Bike breaks are part of the compact City of Hoboken's effort to best manage limited street space while simultaneously encouraging a better balance of transportation mode choices, including bicycling.  Bicycling has increased significantly in part due to these efforts, and Hoboken is recognized as a leading city in the United States in terms of being "bike friendly".  Last year, Hoboken was New Jersey's first municipality to be awarded bike friendly status by the League of American Bicyclists, and just recently ranked 9th in the nation for bicycle friendliness by

Bike breaks are oftentimes best located along curb lines, either on the sidewalk or in "dead" street areas, such as where no parking is permitted adjacent to crosswalks or in the unoccupied area of certain "T" intersections.  Since they are composed of individual bike racks which can be installed parallel, perpendicular, or at any angle to the curb line, they are extremely modular and versatile.  Two examples of bike breaks in action are described and pictured below.

In the first photo, a bike break is placed along the curb line on a recently widened sidewalk to prevent pedestrians exiting the subway headhouses from walking directly to the closest taxi.  The way the taxi stand is intentionally positioned, the head of the line is approximately 250 feet further down the sidewalk, where the line of waiting passengers - which can often extend to 30 or 40 people – is kept far away from all the other activity happening at the mouth of the subway entrances.  This works well, but sometimes, such as, for example, very late at night when slightly influenced by the effects of a few pints, potential taxi fares walk a bee-line for the nearest fuzzy-yellow object.  To deter such behavior, the bike break complements the bright yellow "taxi" signs to guide people along the sidewalk to the head of the taxi stand.  When filled with bikes – which nowadays is almost always the case – the bike break also makes it very difficult to pass through and access the taxis at the tail-end of the queue (although nothing is impossible).

A subtle detail of the bike break placement is that the angle of the bike racks is intentionally 45 degrees away from the pedestrians' path of travel, thereby further discouraging pass-through by requiring a "switch-back" maneuver through the bike racks to get to the other side.  Navigating through this bike break without acquiring a grease stain is intimidating enough when sober, so while it is not 100% impermeable, it is extremely effective in its dual role.

The second example of a bike break is the freshly installed "bike corral" at the western edge of the Hoboken Terminal area, in the dead zone between crosswalks of a "T"-intersection.  This bike break, funded via a generous grant awarded to the city from Bikes Belong encourages pedestrians to keep to the two crosswalks that straddle the space and narrows the aggregate crossing path, which makes it easier for drivers to identify crossing pedestrians and minimizes the conflict zone.  The bike break also prevents cars from illegally parking or standing between the crosswalks where their height and bulk of the vehicles can interfere with drivers' line-of-sight with pedestrians entering crosswalks.  The bike racks do not cause the same interference because they remain below the 3.5 foot standard stipulated in the AASHTO "Green Book". 

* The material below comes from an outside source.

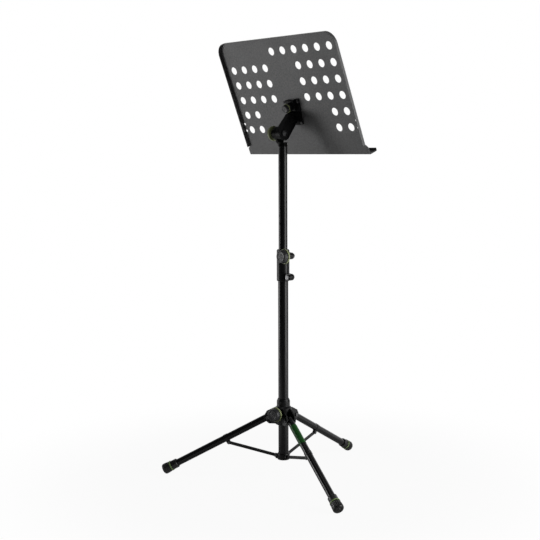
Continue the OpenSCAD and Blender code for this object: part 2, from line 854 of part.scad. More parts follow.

On-street placement of bicycle parking – oftentimes referred to as "bike corral" – requires careful thought and placement to comply with local laws and national guidelines with respect to objects placed in the roadway.  The bike racks pictured are a clever composite system of a flat rail anchored firmly into the pavement, and bike racks fixed to the rail with "breakaway" bolts that shear in the event of impact by an automobile to attenuate the force of the collision.

Another subtle benefit of this bike break is that it adds to the city's attempt to expand people's perception of the boundaries of the terminal area by extending terminal-related activity to the other side of the street where previously the sidewalk was hardly used other than for a few car parking spaces.  Bicycle parking activity contributes to shuttle bus pick-up/drop-off operations that were added here two years ago as part of that "perception expansion" effort.